En février 2016, l’une de ses
collègues, Christine Lerch, professeure de mathématiques, l’informe que six ans
auparavant, elle a découvert dans une armoire, des lettres, des livrets, ainsi qu’une photo
de classe et une bible lors d’un déménagement de matériel scolaire. Tous ces
documents semblent appartenir à une certaine Louise Pikovsky. Christiane Lerch
n’en sait pas davantage et elle remet ce « trésor » au centre de
documentation et d’information du lycée.
Khalida
Hatchy, émue au plus profond à la lecture de ces lettres, décide de remonter le
fil du temps.
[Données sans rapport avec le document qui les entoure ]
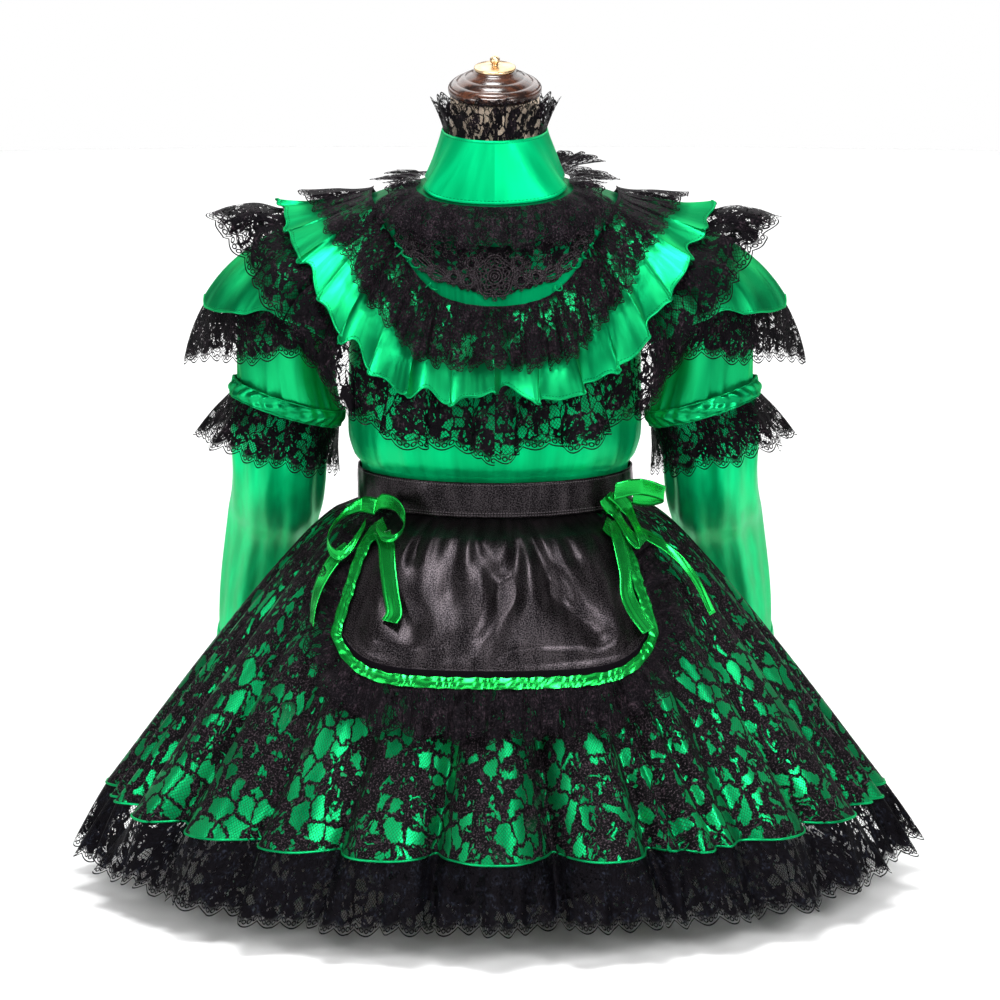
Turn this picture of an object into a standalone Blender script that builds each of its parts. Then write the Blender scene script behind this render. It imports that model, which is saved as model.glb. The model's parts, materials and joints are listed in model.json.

Elle se fait aider dans cette tâche par Stéphanie Trouillard, journaliste à France 24.
Ensemble, elles vont retrouver des témoins, des cousins éloignés, d’anciennes
élèves.
Une amitié forte avec une enseignante d'exception
Louise a correspondu avec sa professeur(e) de lettres, mademoiselle Malingrey, durant l'été 1942.
C’est lors du 50e anniversaire du lycée Jean de La Fontaine, en 1988, que mademoiselle Malingrey a remis ces lettres ainsi que d'autres documents au lycée.
C’est lors du 50e anniversaire du lycée Jean de La Fontaine, en 1988, que mademoiselle Malingrey a remis ces lettres ainsi que d'autres documents au lycée.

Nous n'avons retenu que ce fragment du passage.